A unique and forward-thinking agreement has been signed by Manchester and the Danish cities of Aarhus and Aalborg to pave the way for future cultural collaboration, which will focus on arts and health, young people and urban development and design.
The agreement is the result of conversations between the three cities that first got underway last year. The partnership was formalised during a visit to Denmark last week by a cultural contingent from Manchester that included the city's Director of Culture Dave Moutrey, and Alison Clark from Arts Council England.
A Memorandum of Understanding was signed on behalf of the three cities by Councillor Luthfur Rahman, Manchester's Executive Member for Schools, Culture and Leisure as well as Councillor Mads Duedahl, Deputy Mayor for Health and Culture, Aalborg, and Councillor Rabih Azad-Ahmad, Deputy Mayor for Culture and Citizen Service, Aarhus.
Denmark's Minister of Culture Mette Bock also attended the signing along with representatives from Arts Council England, and from the Danish Agency for Culture and Palaces.
This is the first time an official cultural partnership has been forged between cities in Denmark and other countries solely to promote better opportunities for cultural exchange and connections within the fields of music, theatre arts, design and crafts.
The agreement is expected to benefit artists, cultural organisations, and audiences in both Manchester and Denmark.
Councillor Luthfur Rahman said: "Manchester is known across the world as a city that values culture and recognises the benefits to people and place of investing in it.
"We also value the many links we have with other countries and cities outside the UK, and see clearly the benefits that working in partnership with them bring.
"Now more than ever we're determined to strengthen these ties where we can, and we're excited about the benefits this unique cultural agreement we've now got with the Danish cities of Aalborg and Aarhus will bring."
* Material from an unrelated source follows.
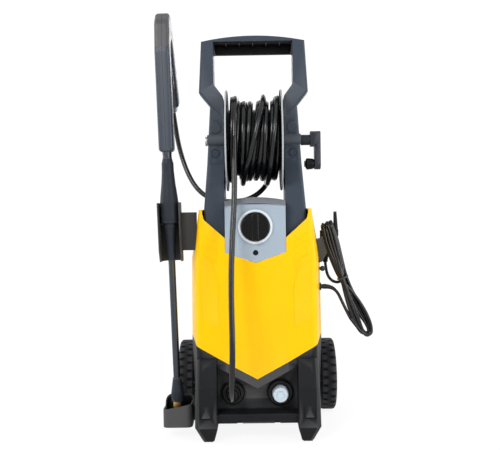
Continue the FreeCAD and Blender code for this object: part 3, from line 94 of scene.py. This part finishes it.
# ---- cords: routes repeat the CAD's, in machine millimetres -----------------------------
HOSE_D = 12.0
CORD_D = 7.0
HOSE_FRONT = [
    (-54.0, -144.3, 94.0), (-54.0, -168.0, 94.0), (-54.0, -206.0, 100.0), (-53.0, -238.0, 129.0),
    (-50.5, -250.0, 176.0), (-49.5, -246.0, 232.0), (-51.0, -233.0, 300.0), (-51.0, -215.0, 372.0),
    (-48.0, -196.0, 446.0), (-43.5, -178.0, 515.0), (-42.5, -164.0, 580.0), (-42.0, -156.8, 625.0),
    (-42.0, -156.4, 656.0),
]
HOSE_REAR = [
    (40.0, 38.3, 621.7), (40.0, 24.6, 584.0), (27.0, 15.0, 554.5), (3.3, 9.3, 532.0),
    (-27.8, 8.0, 519.8), (-61.5, 11.4, 518.5), (-95.0, 20.0, 523.0), (-124.0, 34.0, 536.0),
    (-147.0, 47.0, 560.0), (-164.5, 58.0, 592.0), (-178.0, 67.5, 629.0), (-188.0, 71.5, 669.0),
    (-193.0, 65.0, 708.5), (-195.6, 46.4, 739.4),
]
CORD_LEAD = [
    (154.3, -60.0, 321.0), (170.0, -60.0, 321.0), (185.0, -65.0, 309.0), (194.0, -74.0, 288.0),
    (203.0, -78.0, 268.0), (213.0, -74.0, 249.0),
]


def nurbs(name, route, diameter, fineness=5):
    """One open NURBS spline along machine points.

    The points' radius carries the thickness, so that the curve's own box fits the cord.
    """
    curve = bpy.data.curves.new(name, "CURVE")
    curve.dimensions = "3D"
    spline = curve.splines.new("NURBS")
    spline.points.add(len(route) - 1)
    for point, spot in zip(spline.points, route):
        point.co = (*place(*spot), 1.0)
        point.radius = diameter * MM / 2.0
    spline.order_u = 3
    spline.use_endpoint_u = True
    curve.resolution_u = 8
    curve.bevel_depth = 1.0
    curve.bevel_resolution = fineness
    curve.use_fill_caps = True
    piece = bpy.data.objects.new(name, curve)
    bpy.context.scene.collection.objects.link(piece)
    return piece


def centreline(piece):
    """Points along a curve's own line, and the line's length in metres."""
    depth = piece.data.bevel_depth
    piece.data.bevel_depth = 0.0
    bpy.context.view_layer.update()
    graph = bpy.context.evaluated_depsgraph_get()
    line = bpy.data.meshes.new_from_object(piece.evaluated_get(graph))
    points = [v.co.copy() for v in line.vertices]
    bpy.data.meshes.remove(line)
    piece.data.bevel_depth = depth
    return points, sum((b - a).length for a, b in zip(points, points[1:]))


REEL_Y, REEL_Z = -56.0, 656.0
TURN_POINTS = 18
BULGE = 1.008         # a spline of order 3 runs a little inside its control points


def reel_point(x, radius, turns):
    """Point at a number of turns from the reel's front, going up the front."""
    angle = 2.0 * math.pi * turns
    return (x, REEL_Y - BULGE * radius * math.cos(angle), REEL_Z + BULGE * radius * math.sin(angle))


def blend_stages(stages, t):
    """Values between the rows of a stage table, eased from row to row."""
    for low, high in zip(stages, stages[1:]):
        if t <= high[0]:
            share = (t - low[0]) / (high[0] - low[0])
            if high[0] - low[0] < 2.0:
                share = share * share * (3.0 - 2.0 * share)
            return [a + share * (b - a) for a, b in zip(low[1:], high[1:])]
    return list(stages[-1][1:])


WINDING_STAGES = [    # turns, x, radius: in at the front, across, back inside, out over the top
    (0.0, -42.0, 99.5), (0.12, -43.0, 99.4), (0.7, -50.0, 92.0), (1.0, -51.0, 87.2),
    (9.0, 51.0, 87.4), (9.4, 50.0, 76.3), (11.3, -50.0, 76.3), (11.8, -51.0, 89.0),
    (12.15, -46.0, 98.8), (12.75, -24.0, 99.6), (13.2, 20.0, 99.8), (13.75, 33.0, 99.2),
    (14.3, 45.0, 99.6), (14.5556, 40.0, 99.5),
]


def winding_route():
    """Whole wound hose as one loose line of turns."""
    route = []
    last = WINDING_STAGES[-1][0]
    count = round(last * TURN_POINTS)
    for i in range(count + 1):
        turns = last * i / count
        x, radius = blend_stages(WINDING_STAGES, turns)
        calm = min(1.0, turns / 0.5, (last - turns) / 0.5)
        slant = 5.0 + 4.5 * math.sin(1.37 * turns + 0.4)
        x += calm * slant * math.sin(2.0 * math.pi * turns + 0.5)
        x += calm * 1.6 * math.sin(2.3 * turns + 0.7)
        radius += calm * (1.5 * math.sin(3.7 * turns + 2.0) + 1.2 * math.sin(9.1 * turns))
        x = max(-52.3, min(52.3, x))
        route.append(reel_point(x, radius, turns))
    return route


HANK_TOP = Vector((161.0, -60.0, 470.0))
HANK_LOW = Vector((256.0, -66.0, 206.0))
HANK_BOW = 9.0
PLUG_CORD = (162.6, -22.0, 374.0)
HANK_LOOPS = 9


def hank_point(share, aside, deep):
    """Point of the hank: share of its length, millimetres across it and towards the back."""
    along = (HANK_LOW - HANK_TOP)
    length = along.length
    along.normalize()
    across = along.cross(Vector((0.0, 1.0, 0.0))).normalized()
    if across.x < 0:
        across = -across
    back = along.cross(across).normalized()
    if back.y < 0:
        back = -back
    bow = -HANK_BOW * math.sin(math.pi * share)
    return tuple(HANK_TOP + along * (share * length) + across * (aside + bow) + back * deep)


def hank_route():
    """Loops of the hank, each down its back half and up its front half, then out to the plug."""
    rng = random.Random(11)
    route = [CORD_LEAD[-1], hank_point(0.90, -15.0, -9.0), hank_point(0.955, -10.0, -9.0),
             hank_point(0.985, 1.0, -8.0), hank_point(0.955, 12.0, -7.0), hank_point(0.88, 17.0, -7.0),
             hank_point(0.76, 17.0, -8.0), hank_point(0.62, 9.0, -9.0)]
    for i in range(HANK_LOOPS):
        lane = ((i * 2) % HANK_LOOPS + 0.5) / HANK_LOOPS * 2.0 - 1.0
        reach = rng.uniform(0.0, 0.03)
        wide = 1.5 + 15.5 * ((i * 4) % HANK_LOOPS) / (HANK_LOOPS - 1)
        fold = max(wide, 9.5)
        nest = (17.0 - fold) * 0.0030
        depth_top = 10.0 + 7.0 * (i * 2 // HANK_LOOPS) * 0.8
        depth = 3.0 + 3.6 * (i % 4)
        if i:
            route += [
                hank_point(0.945 - nest, -fold * 0.85, -depth * 0.7),
                hank_point(0.80, -wide, -depth),
                hank_point(0.62, -wide * 0.62, -depth - 1.0),
            ]
        route += [
            hank_point(0.475, -4.0 + lane * 5.0, -depth),
            hank_point(0.33, lane * 12.0 - 2.0 + rng.uniform(-1.5, 1.5), -depth_top),
            hank_point(0.16, lane * 16.5 - 2.0, -depth_top),
            hank_point(0.05 + reach, lane * 14.0 - 1.0, -depth_top * 0.9),
            hank_point(0.012 + reach, lane * 12.0, -4.5),
            hank_point(0.012 + reach, lane * 12.0, 4.5),
            hank_point(0.05 + reach, lane * 14.0 + 1.0, depth_top * 0.9),
            hank_point(0.16, lane * 16.0 + 2.0, depth_top),
            hank_point(0.33, lane * 12.0 + 2.0 + rng.uniform(-1.5, 1.5), depth_top),
            hank_point(0.475, 4.0 + lane * 5.0, depth),
        ]
        if i == HANK_LOOPS - 1:
            break
        route += [
            hank_point(0.62, wide * 0.62, depth + 1.0),
            hank_point(0.80, wide, depth),
            hank_point(0.93 - nest, fold * 0.80, depth * 0.7),
            hank_point(0.985 - nest, fold * 0.6, depth * 0.2),
            hank_point(0.99 - nest, -fold * 0.4, -depth * 0.3),
        ]
    route += [(200.0, -42.0, 332.0), (187.0, -34.0, 326.0), (173.0, -27.0, 333.0), (164.5, -23.0, 350.0),
              PLUG_CORD]
    return route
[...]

The cultural agreement between the three cities has the support of Arts Council England and has been been welcomed by them.
Alison Clark, North Director and National Combined Arts Director at Arts Council England said: “The success and sustainability of the arts and cultural sector depends on effective partnerships and collaboration – locally, nationally and internationally. Artists, arts organisations and museums in Manchester and across the North have long been involved in international collaboration and exchange which broadens our own experience and culture and gives our nation an international presence.
"At a time when our connections with Europe are under severe pressure, relationships between cities across Europe are more important than ever. In Manchester, international cultural exchange is seen as playing a vital role and the partnership between Manchester, Aalborg and Aarhus brings together powerful cities with powerful agents to learn from each other and also demonstrates the growing significance and status of cities beyond capitals. We look forward to seeing the outcomes that this cultural exchange will achieve in the future.”